Transdisciplinarity is not a new concept for the ENHANCE Alliance. Across its university network, ENHANCE has long recognised the approach as a core driver of innovation in education and research, embedding it into the Alliance's transformation agenda to help institutions better engage with society, address sustainability challenges, and collaborate beyond the boundaries of traditional academic disciplines. Through its ENHANCERIA project phase, ENHANCE developed pathways, toolboxes, and frameworks to support member universities in institutionalising these approaches. Now, with ENHANCE+, that work continues and deepens.
On 19 May 2026, Gdańsk University of Technology took a significant step in this ongoing journey. Under the organisation by Dr Christian Jungnickel within the ENHANCE Alliance framework — with support from the Polish National Agency for academic exchange NAWA — a panel discussion and strategic workshop brought together international expertise to ask a pressing question: How can the ENHANCE Alliance serve as a catalyst for institutional transformation to establish transdisciplinarity as a research and education mode at technical universities?
International Expertise Meets Local Reality
The event drew on two internationally recognised scholars in transdisciplinary research: PD Dr Bianca Vienni-Baptista (ETH Zurich) and Dr Kathrin Wieck (TU Berlin) — both active contributors to ENHANCE's work in the field. Their perspectives illuminated both the conceptual foundations and the institutional dimensions of transdisciplinarity, collaborative science, and systems-oriented approaches to research and education. From Gdańsk Tech, Bartosz Wiśniewski, Ewa Lechman, and Jacek Ryl engaged with these perspectives through the lens of their own university system — its structures, its culture, and its challenges.
This pairing of external expertise with internal institutional knowledge is precisely the kind of cross-border dialogue that ENHANCE is built to enable.

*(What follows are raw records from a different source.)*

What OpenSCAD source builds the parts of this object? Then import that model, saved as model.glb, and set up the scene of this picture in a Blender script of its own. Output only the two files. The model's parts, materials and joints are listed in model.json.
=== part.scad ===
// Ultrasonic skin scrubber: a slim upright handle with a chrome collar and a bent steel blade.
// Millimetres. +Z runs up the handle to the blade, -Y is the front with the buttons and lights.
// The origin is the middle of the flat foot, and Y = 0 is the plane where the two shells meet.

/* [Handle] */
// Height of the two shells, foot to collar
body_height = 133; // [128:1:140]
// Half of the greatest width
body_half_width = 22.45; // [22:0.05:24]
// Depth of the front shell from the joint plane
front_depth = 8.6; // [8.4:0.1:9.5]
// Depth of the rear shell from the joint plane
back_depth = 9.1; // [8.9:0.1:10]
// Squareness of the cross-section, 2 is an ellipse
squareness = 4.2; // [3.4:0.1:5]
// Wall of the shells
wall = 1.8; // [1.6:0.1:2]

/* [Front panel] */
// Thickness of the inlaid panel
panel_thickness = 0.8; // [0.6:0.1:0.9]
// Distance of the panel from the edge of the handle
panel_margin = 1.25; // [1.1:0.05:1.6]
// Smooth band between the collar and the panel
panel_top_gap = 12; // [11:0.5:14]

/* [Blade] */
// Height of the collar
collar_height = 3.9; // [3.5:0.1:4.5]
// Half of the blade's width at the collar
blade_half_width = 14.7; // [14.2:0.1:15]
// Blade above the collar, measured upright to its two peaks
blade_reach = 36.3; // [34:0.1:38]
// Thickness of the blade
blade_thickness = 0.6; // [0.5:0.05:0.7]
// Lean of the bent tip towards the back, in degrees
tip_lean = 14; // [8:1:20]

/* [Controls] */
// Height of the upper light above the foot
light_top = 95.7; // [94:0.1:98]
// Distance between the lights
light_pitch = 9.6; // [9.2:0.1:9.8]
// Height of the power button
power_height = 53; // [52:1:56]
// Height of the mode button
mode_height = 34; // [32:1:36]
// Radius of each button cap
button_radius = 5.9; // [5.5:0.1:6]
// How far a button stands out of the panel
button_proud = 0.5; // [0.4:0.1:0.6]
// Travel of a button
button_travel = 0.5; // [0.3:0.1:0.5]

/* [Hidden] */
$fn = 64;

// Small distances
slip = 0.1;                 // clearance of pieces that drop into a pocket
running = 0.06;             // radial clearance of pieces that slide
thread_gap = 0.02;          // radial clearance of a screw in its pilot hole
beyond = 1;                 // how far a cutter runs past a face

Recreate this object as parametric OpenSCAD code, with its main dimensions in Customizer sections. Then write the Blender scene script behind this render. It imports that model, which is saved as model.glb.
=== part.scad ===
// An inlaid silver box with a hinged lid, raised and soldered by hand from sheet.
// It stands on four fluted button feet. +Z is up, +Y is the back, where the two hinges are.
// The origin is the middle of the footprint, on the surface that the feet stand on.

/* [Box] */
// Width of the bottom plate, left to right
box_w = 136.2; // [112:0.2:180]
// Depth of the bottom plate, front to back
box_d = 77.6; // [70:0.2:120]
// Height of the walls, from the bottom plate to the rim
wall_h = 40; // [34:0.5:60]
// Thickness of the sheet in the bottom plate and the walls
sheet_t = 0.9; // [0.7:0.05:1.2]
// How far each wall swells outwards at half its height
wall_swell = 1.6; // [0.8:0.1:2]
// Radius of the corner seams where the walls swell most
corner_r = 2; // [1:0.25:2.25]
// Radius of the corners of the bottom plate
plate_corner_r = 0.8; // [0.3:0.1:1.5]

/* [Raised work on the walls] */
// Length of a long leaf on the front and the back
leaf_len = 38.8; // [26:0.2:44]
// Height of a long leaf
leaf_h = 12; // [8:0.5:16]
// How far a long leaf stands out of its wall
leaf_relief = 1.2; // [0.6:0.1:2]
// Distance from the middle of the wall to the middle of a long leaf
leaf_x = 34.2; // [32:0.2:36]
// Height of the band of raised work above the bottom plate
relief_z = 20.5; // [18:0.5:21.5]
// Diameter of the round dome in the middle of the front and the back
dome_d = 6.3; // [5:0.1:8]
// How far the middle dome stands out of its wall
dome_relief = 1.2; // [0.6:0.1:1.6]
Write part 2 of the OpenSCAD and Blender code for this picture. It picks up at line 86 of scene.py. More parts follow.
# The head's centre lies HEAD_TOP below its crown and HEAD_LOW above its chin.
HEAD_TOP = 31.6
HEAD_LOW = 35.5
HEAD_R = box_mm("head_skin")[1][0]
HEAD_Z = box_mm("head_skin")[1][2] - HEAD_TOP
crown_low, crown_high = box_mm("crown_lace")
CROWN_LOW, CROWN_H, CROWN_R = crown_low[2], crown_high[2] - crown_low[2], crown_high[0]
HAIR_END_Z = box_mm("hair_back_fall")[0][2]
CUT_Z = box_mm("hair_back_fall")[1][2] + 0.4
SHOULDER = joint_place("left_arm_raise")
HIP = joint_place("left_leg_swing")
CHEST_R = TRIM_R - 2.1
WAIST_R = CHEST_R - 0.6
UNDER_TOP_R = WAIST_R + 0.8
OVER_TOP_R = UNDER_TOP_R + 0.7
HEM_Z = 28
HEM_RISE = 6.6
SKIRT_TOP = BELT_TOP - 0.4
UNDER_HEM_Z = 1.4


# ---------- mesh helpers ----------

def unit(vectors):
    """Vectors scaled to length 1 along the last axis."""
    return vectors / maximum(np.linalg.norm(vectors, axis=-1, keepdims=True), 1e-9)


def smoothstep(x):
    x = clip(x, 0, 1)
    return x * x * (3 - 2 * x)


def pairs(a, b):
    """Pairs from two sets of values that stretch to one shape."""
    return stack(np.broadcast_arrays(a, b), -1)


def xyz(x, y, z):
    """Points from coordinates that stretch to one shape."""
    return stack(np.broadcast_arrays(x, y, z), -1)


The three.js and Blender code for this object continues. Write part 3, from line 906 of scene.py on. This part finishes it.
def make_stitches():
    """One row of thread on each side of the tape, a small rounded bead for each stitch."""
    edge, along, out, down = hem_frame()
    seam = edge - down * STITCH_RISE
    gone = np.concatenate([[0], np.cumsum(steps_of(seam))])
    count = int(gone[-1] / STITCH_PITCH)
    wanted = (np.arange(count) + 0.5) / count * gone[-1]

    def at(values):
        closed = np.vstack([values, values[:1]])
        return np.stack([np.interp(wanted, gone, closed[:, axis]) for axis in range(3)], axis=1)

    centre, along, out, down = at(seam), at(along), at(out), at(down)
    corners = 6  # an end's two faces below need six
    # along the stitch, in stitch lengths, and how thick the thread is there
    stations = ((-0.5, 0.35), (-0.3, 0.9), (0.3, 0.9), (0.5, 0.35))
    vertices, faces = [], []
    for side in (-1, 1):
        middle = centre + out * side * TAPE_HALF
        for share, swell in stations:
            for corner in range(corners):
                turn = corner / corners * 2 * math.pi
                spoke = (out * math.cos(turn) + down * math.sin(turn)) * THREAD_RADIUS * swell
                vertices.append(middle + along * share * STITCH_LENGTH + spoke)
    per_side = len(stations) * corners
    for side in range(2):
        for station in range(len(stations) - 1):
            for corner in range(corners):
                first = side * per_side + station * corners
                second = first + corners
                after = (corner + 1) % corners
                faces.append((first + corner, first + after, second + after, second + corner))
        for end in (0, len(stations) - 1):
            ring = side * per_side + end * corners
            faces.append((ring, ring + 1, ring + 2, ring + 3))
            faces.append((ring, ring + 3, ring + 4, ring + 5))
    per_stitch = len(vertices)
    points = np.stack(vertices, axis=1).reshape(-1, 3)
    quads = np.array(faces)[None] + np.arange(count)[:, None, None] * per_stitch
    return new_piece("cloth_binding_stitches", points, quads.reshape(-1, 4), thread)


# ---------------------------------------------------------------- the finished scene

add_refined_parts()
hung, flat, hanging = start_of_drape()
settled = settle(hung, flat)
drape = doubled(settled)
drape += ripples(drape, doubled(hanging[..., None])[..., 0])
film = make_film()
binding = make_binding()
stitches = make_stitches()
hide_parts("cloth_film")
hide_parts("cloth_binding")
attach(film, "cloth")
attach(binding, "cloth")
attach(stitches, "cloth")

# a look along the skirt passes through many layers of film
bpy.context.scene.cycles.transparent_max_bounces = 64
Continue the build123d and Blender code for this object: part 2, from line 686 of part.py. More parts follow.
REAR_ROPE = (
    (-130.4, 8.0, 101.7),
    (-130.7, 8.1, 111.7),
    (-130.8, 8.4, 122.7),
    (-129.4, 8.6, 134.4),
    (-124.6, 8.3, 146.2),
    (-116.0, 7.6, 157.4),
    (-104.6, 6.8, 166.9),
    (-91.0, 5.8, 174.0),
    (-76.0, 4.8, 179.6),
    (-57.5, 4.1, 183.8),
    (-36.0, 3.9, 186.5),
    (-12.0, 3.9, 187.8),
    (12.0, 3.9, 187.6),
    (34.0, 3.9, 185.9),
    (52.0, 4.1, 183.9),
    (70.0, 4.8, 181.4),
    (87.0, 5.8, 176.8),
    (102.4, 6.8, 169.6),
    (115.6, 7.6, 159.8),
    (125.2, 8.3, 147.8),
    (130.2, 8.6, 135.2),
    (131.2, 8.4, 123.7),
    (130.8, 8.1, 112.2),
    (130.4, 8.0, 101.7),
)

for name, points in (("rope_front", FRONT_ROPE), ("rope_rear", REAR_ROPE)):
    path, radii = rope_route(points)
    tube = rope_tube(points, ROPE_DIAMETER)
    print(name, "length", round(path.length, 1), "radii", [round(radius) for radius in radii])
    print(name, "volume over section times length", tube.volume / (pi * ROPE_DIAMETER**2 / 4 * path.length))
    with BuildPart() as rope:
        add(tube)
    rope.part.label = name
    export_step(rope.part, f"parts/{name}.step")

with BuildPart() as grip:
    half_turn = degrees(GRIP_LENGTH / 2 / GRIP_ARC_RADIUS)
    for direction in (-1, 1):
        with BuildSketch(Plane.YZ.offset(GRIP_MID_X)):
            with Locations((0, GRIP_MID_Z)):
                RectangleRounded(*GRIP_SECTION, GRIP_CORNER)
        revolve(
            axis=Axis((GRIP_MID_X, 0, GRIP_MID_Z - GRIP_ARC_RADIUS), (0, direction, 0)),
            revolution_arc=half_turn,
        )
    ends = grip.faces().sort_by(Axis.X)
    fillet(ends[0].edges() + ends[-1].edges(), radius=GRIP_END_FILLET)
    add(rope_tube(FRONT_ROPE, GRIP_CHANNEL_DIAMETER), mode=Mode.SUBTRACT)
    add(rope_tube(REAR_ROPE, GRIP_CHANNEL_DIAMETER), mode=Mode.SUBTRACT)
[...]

Key Themes: Structures, Competencies, and Societal Relevance
The discussions surfaced themes that resonate far beyond Gdańsk. Participants highlighted structural barriers to collaboration within current academic systems — and the need to dismantle them deliberately. They examined the growing importance of collaborative competencies within higher education institutions and the role of integrative and transdisciplinary approaches in strengthening universities' societal impact, responsiveness, and long-term adaptability.
Crucially, the conversations were framed against the backdrop of today's grand societal challenges and interwoven crises. Facing these complex, "wicked problems" requires more than disciplinary expertise: it demands shared languages, common purposes, and institutional spaces where researchers can develop effective, collaborative problem solutions. The discussions also noted the increasing centrality of such competencies within European research and innovation frameworks, including Erasmus+ and Horizon Europe.
Concrete Steps Towards Institutionalisation
What distinguished this event was its orientation toward action. Several concrete outcomes emerged:
Establishing a university-wide TD working group at Gdańsk University of Technology to sustain momentum and coordinate efforts
Mapping existing integrative activities and competencies across the institution to build on what already exists
Embedding collaborative competencies into project- and challenge-based courses
Developing institutional mechanisms that support integrative and socially responsive research practices
These steps are not isolated experiments. They are part of a broader process of institutional learning — and they open a replicable format for other ENHANCE universities to follow.
A Network That Makes This Possible
What made this event possible, and meaningful, is the ENHANCE cross-border network itself. As ENHANCE actively embeds transdisciplinarity across its collaboration — in teaching, research, and project work — events like this one translate Alliance-level ambition into institutional action at individual universities.
The dialogue opened at Gdańsk University of Technologyech represents a model: connecting the conceptual and institutional dimensions of transdisciplinarity, anchoring international knowledge exchange within local university systems, and producing tangible results. The ENHANCE+ project now carries this work forward, continuing to develop the structures, strategies, and support needed for technical universities across Europe to professionalise transdisciplinarity — and to make it last.